Article Preview
TopIntroduction
Nowadays, several applications using XML repositories (e.g., banking, accounting, personnel management, airline reservations, weather monitoring and forecasting, e-government and e-commerce) are temporal in nature and require a full history of data and schema changes, which must be managed efficiently, consistently, and in a transparent way with regard to the end user. Notice that for generic temporal databases (Dyreson & Grandi, 2009), XML provides an excellent support for temporally grouped data models (Zaniolo & Wang, 2008), which have long been considered as the most natural and effective representations of temporal information (Clifford et al., 1995). Besides, schema versioning has long been advocated to be the more appropriate solution to support a complete data and schema history in databases (De Castro et al., 1997; Grandi, 2002).
In a temporal setting, XML data can evolve along transaction-time and/or valid-time; thus, they can have a transaction-time, a valid-time or a bitemporal format. When XML data of different temporal formats can coexist in the same XML repository, we talk about a multitemporal XML repository.
Whereas schema versioning is required by several applications using multitemporal XML repositories, both existing XML DBMS and XML tools do not provide support for that feature until now (Colazzo et al., 2010). Therefore, XML Schema designers and developers have to employ ad hoc methods to manage schema versioning.
In order to propose a general approach for schema versioning in multitemporal XML repositories, the possible choices were as follows: (i) to have different levels of schema specifications, that is a level for the data structure and one or more levels for temporal dimensions, and (ii) to push the possible multitemporality one level higher. In this context, “Which is the right way to consider XML documents sharing the same data structure and having different time dimensions?” could be a good question. Hence, we dealt with the problem to define the different levels we need, and to define the mappings between such levels.

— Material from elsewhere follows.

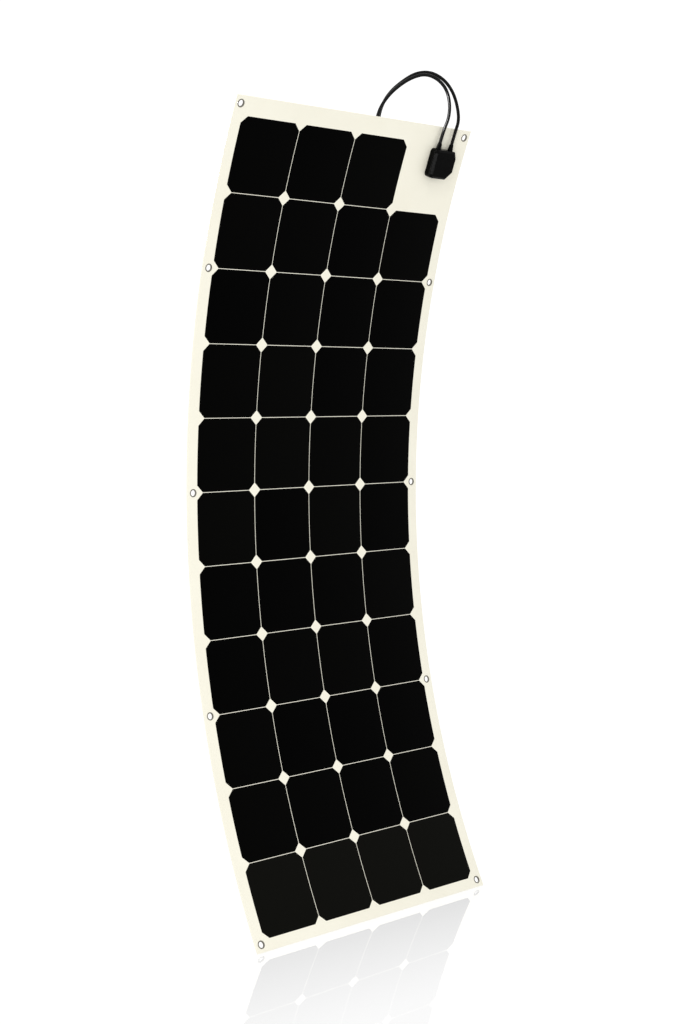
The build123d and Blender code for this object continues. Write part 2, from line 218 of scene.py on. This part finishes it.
IVORY_DARK = (0.815, 0.785, 0.662)
IVORY_LIGHT = (0.840, 0.815, 0.697)
laminate_material, laminate_shader = new_material("laminate_film", 0.4, coat=0.12, coat_roughness=0.22)
mixed_colour(laminate_material, laminate_shader, object_noise(laminate_material, 9), IVORY_DARK, IVORY_LIGHT)
varied_roughness(laminate_material, laminate_shader, object_noise(laminate_material, 60), 0.36, 0.48)
bumped(laminate_material, laminate_shader, object_noise(laminate_material, 900, 2), 0.5, 0.00006)

cell_material, cell_shader = new_material("cell_silicon", 0.35, specular=0.012)
# Colour from each face's tone: random tone up to the spread, and at the light end the painted reflection on the last
# row.
tone_and_painted_reflection = add_node(cell_material, "ShaderNodeAttribute")
tone_and_painted_reflection.attribute_name = "tone_and_painted_reflection"
mixed_colour(cell_material, cell_shader, tone_and_painted_reflection.outputs["Fac"], (0.0002, 0.0002, 0.0002), (0.0040, 0.0040, 0.0032), 0, 1)
varied_roughness(cell_material, cell_shader, object_noise(cell_material, 40), 0.28, 0.42)
bumped(cell_material, cell_shader, object_noise(cell_material, 900, 2), 0.4, 0.00005)

# The eyelets' dark colour is partly their gunmetal finish and partly painted shade for the ring's crevice and its dark
# reflections.
eyelet_material = plain_material(
    "eyelet_metal", (0.13, 0.12, 0.10), (0.20, 0.19, 0.16), (0.16, 0.28), 900, 0.00003, metallic=1.0
)
box_material = plain_material(
    "box_plastic", (0.0010, 0.0010, 0.0010), (0.0022, 0.0022, 0.0021), (0.15, 0.24), 1300, 0.00002, specular=0.025
)
lead_material = plain_material(
    "lead_sheath", (0.0012, 0.0012, 0.0012), (0.0024, 0.0024, 0.0024), (0.18, 0.28), 700, 0.00002, specular=0.10
)
connector_material = plain_material(
    "connector_plastic", (0.009, 0.009, 0.010), (0.014, 0.014, 0.014), (0.42, 0.55), 1100, 0.00006, specular=0.4
)
rubber_material = plain_material(
    "seal_rubber", (0.010, 0.010, 0.010), (0.016, 0.016, 0.015), (0.6, 0.75), 900, 0.00005, specular=0.3
)
adhesive_material = plain_material(
    "adhesive_foam", (0.50, 0.50, 0.49), (0.60, 0.60, 0.58), (0.7, 0.85), 1500, 0.0001, specular=0.2
)
metal_material = plain_material(
    "tinned_metal", (0.55, 0.54, 0.52), (0.68, 0.67, 0.65), (0.2, 0.35), 700, 0.00002, metallic=1.0
)
potting_material = plain_material(
    "potting_gel", (0.011, 0.011, 0.012), (0.016, 0.016, 0.017), (0.12, 0.25), 150, 0.00008, specular=0.5
)
tie_material = plain_material(
    "tie_nylon", (0.012, 0.012, 0.012), (0.018, 0.018, 0.018), (0.35, 0.5), 800, 0.00003, specular=0.4
)


# Mesh making.
def new_piece(name, points, faces, material, sharp=30.0):
    mesh = bpy.data.meshes.new(name)
    mesh.from_pydata(points, [], faces)
    mesh.validate()
    mesh.polygons.foreach_set("use_smooth", [True] * len(mesh.polygons))
    mesh.set_sharp_from_angle(angle=math.radians(sharp))
    mesh.materials.append(material)
    piece = bpy.data.objects.new(name, mesh)
    bpy.context.scene.collection.objects.link(piece)
    return piece


def slab(flat_points, flat_faces, front, back):
    """Closed slab over faces drawn on the sheet: front and back give the out of a flat point."""
    count = len(flat_points)
    points = [surface_point(x, y, front(x, y)) for x, y in flat_points]
    points += [surface_point(x, y, back(x, y)) for x, y in flat_points]
    faces = [list(face) for face in flat_faces]
    faces += [[count + corner for corner in reversed(face)] for face in flat_faces]
    sides = {(face[i - 1], face[i]) for face in flat_faces for i in range(len(face))}
    for a, b in sorted(sides):
        if (b, a) not in sides:
            faces.append([a, count + a, count + b, b])
    return points, faces


def levels_between(low, high, step=LEVEL_STEP):
    count = math.ceil((high - low) / step)
    return [low + (high - low) * i / count for i in range(count + 1)]


def lathe(profile, segments, place, wave=None):
    """Closed turned shape about local Z from a loop of (radius, height) points.

    wave(angle, radius, height) scales the radius. The faces look outwards where the loop runs clockwise.
    """
    count = len(profile)
    points, faces = [], []
    for step in range(segments):
        angle = 2 * math.pi * step / segments
        for radius, height in profile:
            turned = radius * (wave(angle, radius, height) if wave else 1)
            points.append(place @ Vector((turned * math.cos(angle), turned * math.sin(angle), height)))
    for step in range(segments):
        here, there = step * count, (step + 1) % segments * count
        for i in range(count):
            j = (i + 1) % count
            faces.append([here + j, there + j, there + i, here + i])
    return points, faces


def joined(shapes):
    """Several (points, faces) shapes as one."""
    points, faces = [], []
    for more_points, more_faces in shapes:
        offset = len(points)
        points += more_points
        faces += [[offset + corner for corner in face] for face in more_faces]
    return points, faces


def pressed(outline, width, place):
    """Flat shape of an outline in local X and Z, width thick along Y."""
    points = [place @ Vector((x, side * width / 2, z)) for side in (-1, 1) for x, z in outline]
    count = len(outline)
    faces = [list(range(count)), list(range(2 * count - 1, count - 1, -1))]
    faces += [[(i + 1) % count, i, count + i, count + (i + 1) % count] for i in range(count)]
    return points, faces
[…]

After surveying the state of the art of (multi-)temporal XML data models supporting schema versioning, we concluded that the resulting overall framework could be not very dissimilar from the one introduced by Snodgrass and colleagues in (Currim et al., 2004; Dyreson et al., 2006; Snodgrass et al., 2008), named τXSchema. This latter is an infrastructure, composed of an XML schema language and a suite of tools, for constructing and validating temporal XML documents under schema versioning. The τXSchema language extends the XML Schema language (W3C, 2004) to explicitly support time-varying XML documents. τXSchema has a three-level architecture for specifying a schema for time-varying data. The first level is for the conventional schema which is a standard XML Schema document that describes the structure of a standard XML document, without any temporal aspect. The second level is for the logical annotations of the conventional schema, which identify which elements can vary over time. The third level is for the physical annotations of the conventional schema, which describe where timestamps should be placed and how the time-varying aspects should be represented.
Finally, we were in front of two options: either to extend the τXSchema approach or to propose a completely different approach. We have chosen the first one, for the reasons which follow.
- 1.
We came up with a similar requirement for having different levels for schema specification, so any alternative approach we could propose would not be so far from the τXSchema principles.
- 2.
In case we decide to move away from τXSchema, we must then be very convincing in justifying our choice (e.g., by highlighting strong limitations of the τXSchema approach which we need to overcome).
- 3.
The τXSchema approach is well known in the research community and thus it could be better to use it as a starting point, instead of putting forward a brand new proposal.
- 4.
In the τXSchema approach, there is room enough for extensions and, thus, we could define a set of schema changes and solve the semantics of change and change propagation problems for such operations on top of it.